Secondly, the present rules governing the admissibility of business records, including computer records, are out-dated and cumbersome and do not meet the requirements of a modern automated office. The present rules are based on the assumption that there is a person who supplied the information contained in the record. Problems may arise when it is sought to prove the absence of an entry from the records, since there cannot be a supplier of non-existent information. The Commission recommended that the present system be replaced by a simpler regime and that computer records of a business should be admissible in civil proceedings in the same way as other business records. In addition, the Commission suggested that the absence of an entry should be capable of being formally proved by the oral evidence or affidavit of an officer of the business or public body to which the records belong.

The Administration accepts the Law Reform Commission's recommendations. The proposed system would improve the efficiency of civil proceedings and dispense with time-consuming and costly procedural requirements.

I now turn to the Bill. Clause 2 repeals Part IV of the Evidence Ordinance. It abolishes the common law rule against hearsay evidence in civil proceedings and provides safeguards against possible abuses of that abolition. It also provides for the admissibility of a copy of a document regardless of how many removes there are between the copy and the original. In addition, it introduces a simpler system for the admission of business records and provides a wide definition of "records" that covers records in any form.
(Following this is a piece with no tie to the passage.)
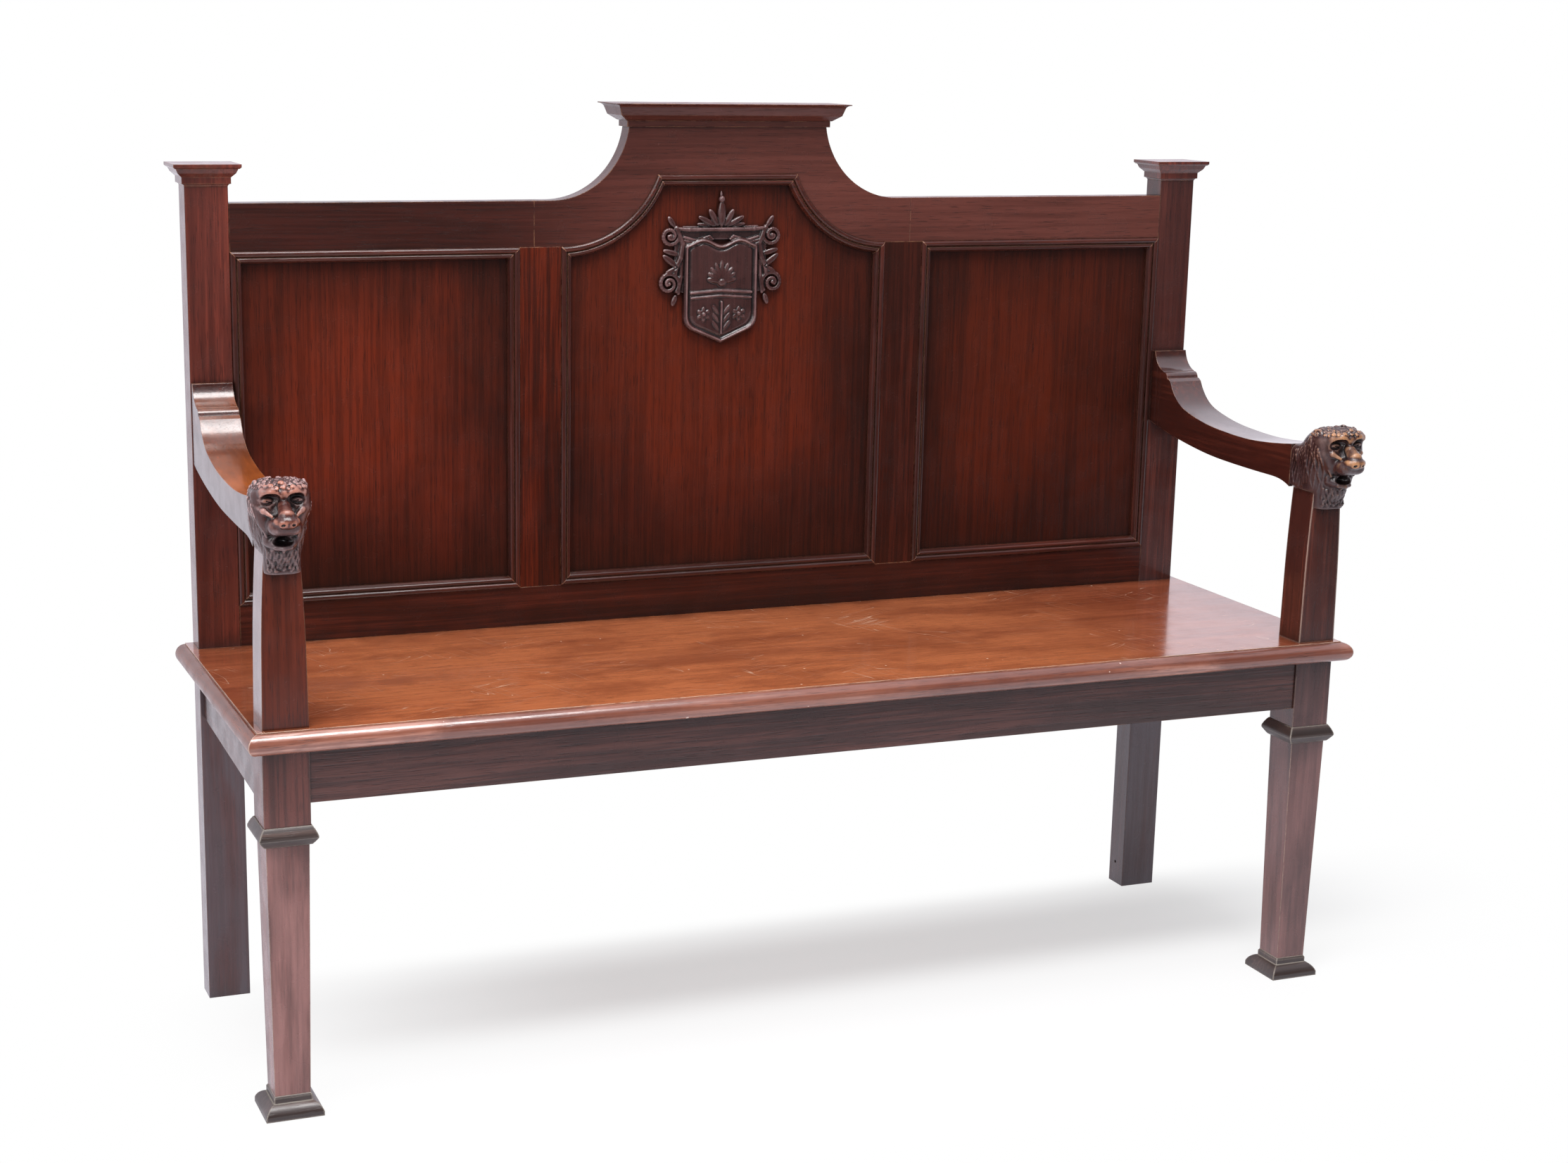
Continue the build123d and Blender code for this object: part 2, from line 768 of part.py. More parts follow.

This will allow computer records of a business to be admissible in civil proceedings in the same way as other business records.

Clauses 3, 4, 5 and 6 make consequential amendments to the Evidence Ordinance and other enactments, including the Rules of the High Court.

Madam President, the Bill would improve the law of evidence in civil proceedings. It will rid our law of a number of defects and artificial requirements and will achieve a useful saving of time and costs for parties to civil proceedings. I commend the Bill to the Council.